The scale check still favours the banks. Fund NAV at EGP 411 bn sits against bank deposits at roughly EGP 13-14 tn before end-2025, macro expert Moustafa Badra tells EnterpriseAM — funds are now a parallel channel, not a substitute. “Let's separate the two, because this has its customer and that has its customer,” Badra says. “Despite the major expansion in funds and their ability to attract large investments and money, the entrenched base for many investors is still certificates and bank deposits.” Abou El Saad makes the same point: CDs still work for savers who depend on fixed income to meet living expenses, while funds give more flexible investors a different tool. “[CDs] have their people, but for people for whom certificates were not the right product, funds created another option,” he tells us.

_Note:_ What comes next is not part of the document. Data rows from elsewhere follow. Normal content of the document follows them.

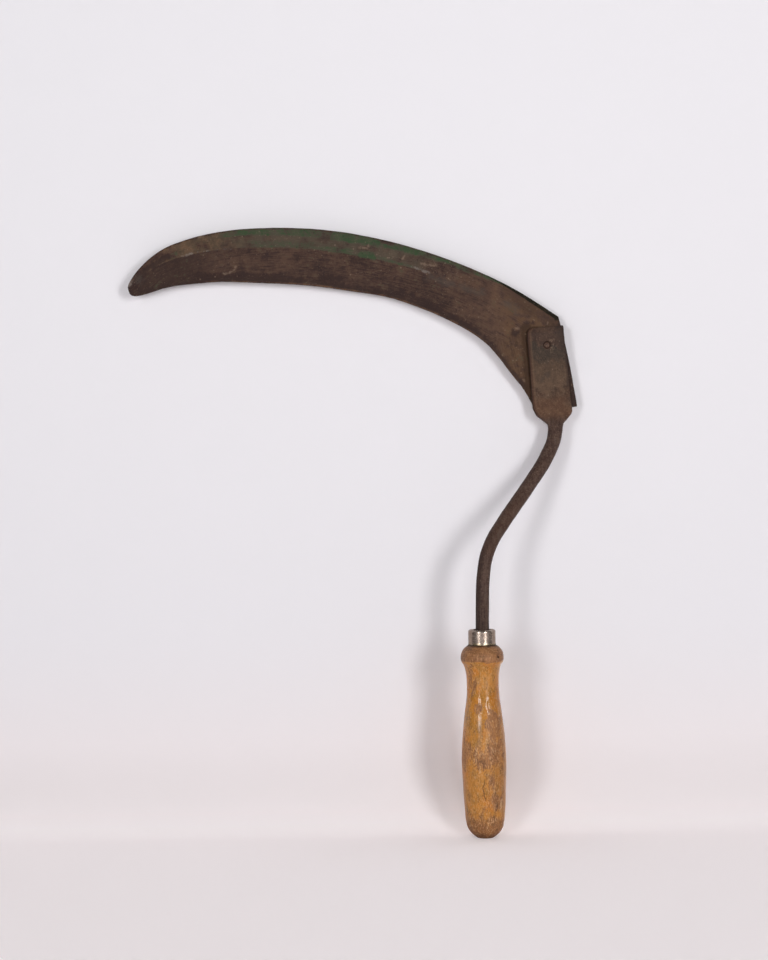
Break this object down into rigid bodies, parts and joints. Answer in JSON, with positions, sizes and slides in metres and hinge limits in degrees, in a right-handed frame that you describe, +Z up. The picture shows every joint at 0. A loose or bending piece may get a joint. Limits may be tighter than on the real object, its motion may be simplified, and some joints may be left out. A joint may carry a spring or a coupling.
{
  "type": "hand sickle",
  "caption": "Hand sickle: broad rusty crescent blade riveted to a cranked forged shank, set in a turned wooden handle with a plated ferrule.",
  "frame": {"origin": "centre of the handle's flat butt", "axes": "+Z up the handle's axis towards the blade; the blade sweeps towards -X and its flat rear face looks along +Y"},
  "size_m": [0.3324, 0.0682, 0.4454],
  "materials": {
    "blade_steel": "rusted dark brown, remains of green paint along the back",
    "shank_steel": "forged, dark brown rust",
    "rivet_steel": "rusted",
    "ferrule_plate": "worn nickel plate",
    "handle_wood": "worn clear varnish"
  },
  "bodies": {
    "root": {"blade": "blade_steel", "shank": "shank_steel", "rivet_upper": "rivet_steel", "rivet_lower": "rivet_steel", "ferrule": "ferrule_plate", "handle": "handle_wood"}
  },
  "joints": []
}
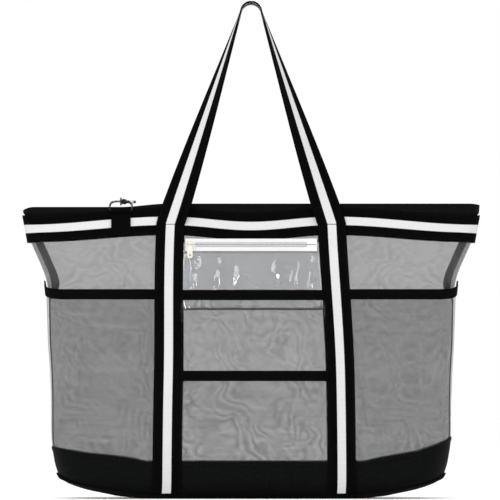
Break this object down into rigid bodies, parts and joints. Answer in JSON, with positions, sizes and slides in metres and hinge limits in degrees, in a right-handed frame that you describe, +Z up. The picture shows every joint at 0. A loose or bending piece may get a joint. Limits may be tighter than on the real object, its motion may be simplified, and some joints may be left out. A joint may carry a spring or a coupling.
{
  "type": "beach bag",
  "caption": "Mesh beach tote with a boxed fabric base, striped webbing straps and standing handles, outer pockets, a clear zipped pocket, a zipped top and a key clip",
  "frame": {"origin": "on the ground, under the centre of the base", "axes": "+X is the bag's width, to the right seen from the front; the front with the pockets faces -Y; +Z is up"},
  "size_m": [0.6134, 0.1217, 0.6659],
  "materials": {
    "black_fabric": "black coated woven polyester with a soft sheen",
    "black_tape": "black woven binding and zip tape",
    "mesh": "fine grey open mesh that shows what is behind it",
    "striped_webbing": "ribbed black webbing with a white stripe along its middle",
    "black_webbing": "plain black ribbed webbing",
    "clear_film": "clear flexible film with soft folds and sharp highlights",
    "white_tape": "white woven zip tape",
    "white_coil": "white nylon zip teeth",
    "black_coil": "black nylon zip teeth",
    "cream_metal": "off-white enamelled zip slider and pull",
    "chrome_metal": "bright plated metal",
    "black_metal": "black lacquered metal with bright worn edges"
  },
  "bodies": {
    "bag": {"base_front": "black_fabric", "base_back": "black_fabric", "base_piping_front": "black_tape", "base_piping_back": "black_tape", "base_floor": "black_fabric", "mesh_front": "mesh", "mesh_back": "mesh", "hem_front": "black_fabric", "hem_back": "black_fabric", "side_binding_left": "black_tape", "side_binding_right": "black_tape", "band_front": "striped_webbing", "band_back": "striped_webbing", "strap_front_left": "striped_webbing", "strap_front_right": "striped_webbing", "strap_back_left": "striped_webbing", "strap_back_right": "striped_webbing", "pocket_left": "mesh", "pocket_left_binding": "black_tape", "pocket_right": "mesh", "pocket_right_binding": "black_tape", "pocket_upper": "mesh", "pocket_upper_binding": "black_tape", "pocket_lower": "mesh", "pocket_lower_binding": "black_tape", "clear_pocket_back": "clear_film", "clear_pocket_front": "clear_film", "pocket_zip_tape_upper": "white_tape", "pocket_zip_coil_upper": "white_coil", "pocket_zip_end_left": "white_tape", "pocket_zip_end_right": "white_tape", "zip_end_left": "black_tape", "zip_end_right": "black_tape", "clip_tab": "black_webbing"},
    "front_handle": {"handle_front": "striped_webbing"},
    "back_handle": {"handle_back": "striped_webbing"},
    "front_flap": {"zip_tape_front": "black_tape", "zip_coil_front": "black_coil"},
    "back_flap": {"zip_tape_back": "black_tape", "zip_coil_back": "black_coil"},
    "top_slider": {"zip_slider": "chrome_metal"},
    "top_pull": {"zip_pull": "chrome_metal"},
    "pocket_flap": {"pocket_zip_tape_lower": "white_tape", "pocket_zip_coil_lower": "white_coil"},
    "pocket_slider": {"pocket_zip_slider": "cream_metal"},
    "pocket_pull": {"pocket_zip_pull": "cream_metal"},
    "ring": {"d_ring": "black_metal"},
    "hook_eye": {"swivel_eye": "black_metal"},
    "hook": {"snap_hook": "black_metal"},
    "lever": {"hook_lever": "chrome_metal"}
  },
  "joints": [
    {"name": "front_handle_swing", "type": "hinge", "parent": "bag", "child": "front_handle", "pos_m": [0, -0.0246, 0.3682], "axis": [1, 0, 0], "range_deg": [0, 140]},
    {"name": "back_handle_swing", "type": "hinge", "parent": "bag", "child": "back_handle", "pos_m": [0, 0.0246, 0.3682], "axis": [-1, 0, 0], "range_deg": [0, 140]},
    {"name": "front_zip_fold", "type": "hinge", "parent": "bag", "child": "front_flap", "pos_m": [0, -0.0126, 0.3862], "axis": [-1, 0, 0], "range_deg": [0, 72]},
    {"name": "back_zip_fold", "type": "hinge", "parent": "bag", "child": "back_flap", "pos_m": [0, 0.0126, 0.3862], "axis": [1, 0, 0], "range_deg": [0, 72]},
    {"name": "top_zip_slide", "type": "slide", "parent": "bag", "child": "top_slider", "axis": [1, 0, 0], "range_m": [0, 0.554]},
    {"name": "top_pull_turn", "type": "hinge", "parent": "top_slider", "child": "top_pull", "pos_m": [-0.277, 0, 0.3873], "axis": [0, -1, 0], "range_deg": [0, 180]},
    {"name": "pocket_zip_fold", "type": "hinge", "parent": "bag", "child": "pocket_flap", "pos_m": [0, -0.03521, 0.33098], "axis": [1, 0, 0], "range_deg": [0, 100]},
    {"name": "pocket_zip_slide", "type": "slide", "parent": "bag", "child": "pocket_slider", "axis": [1, 0, 0], "range_m": [0, 0.1636]},
    {"name": "pocket_pull_turn", "type": "hinge", "parent": "pocket_slider", "child": "pocket_pull", "pos_m": [-0.0818, -0.03802, 0.34118], "axis": [1, 0, 0], "range_deg": [-150, 0]},
    {"name": "ring_tilt", "type": "hinge", "parent": "bag", "child": "ring", "pos_m": [-0.1745, -0.02172, 0.38555], "axis": [1, 0, 0], "range_deg": [0, 90]},
    {"name": "hook_swing", "type": "hinge", "parent": "ring", "child": "hook_eye", "pos_m": [-0.1745, -0.01883, 0.39771], "axis": [1, 0, 0], "range_deg": [0, 180]},
    {"name": "hook_swivel", "type": "hinge", "parent": "hook_eye", "child": "hook", "pos_m": [-0.1745, -0.01883, 0.39771], "axis": [0.4078, 0.9131, 0], "continuous": true},
    {"name": "lever_press", "type": "hinge", "parent": "hook", "child": "lever", "pos_m": [-0.16357, -0.00564, 0.39771], "axis": [0, 0, 1], "range_deg": [0, 28], "stiffness_Nm_per_rad": 0.001}
  ]
}
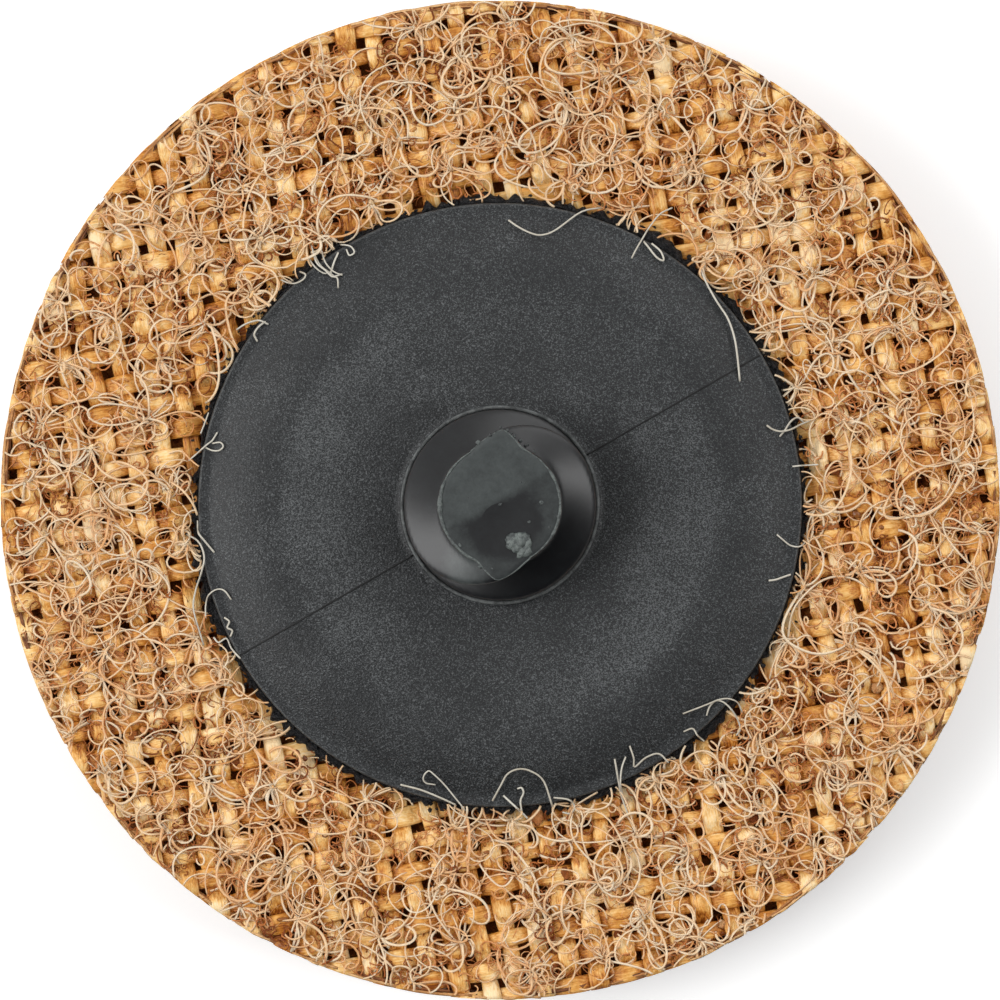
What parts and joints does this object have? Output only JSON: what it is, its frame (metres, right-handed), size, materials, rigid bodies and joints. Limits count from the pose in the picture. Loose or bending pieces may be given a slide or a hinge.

Money is not waiting to rotate — it has a job. Money market funds dominate the industry, holding EGP 276.3 bn in NAV at end-March (67% of the market) and accounting for 54.1% of all fund certificates. They delivered an average 4.44% return in 1Q, with the best-performing money market funds coming in above that average: Iskan Ins.’s Kol Youm returned 6.37% in 1Q after delivering 24.7% in 2025, while Basata Cash returned 5.22% and Wethaq 5.20%. That concentration isn't a warning sign. “Most citizens investing in money market funds are doing it because they want to preserve the value of their money, earn the highest possible return, and still be able to withdraw that liquidity at any time to face daily needs,” Yacoub says. Abou El Saad is more direct: “If you look at the structure of investment funds in any country in the world, you will find it very close to these numbers. Money market funds usually make up 60-80% of any fund market globally.”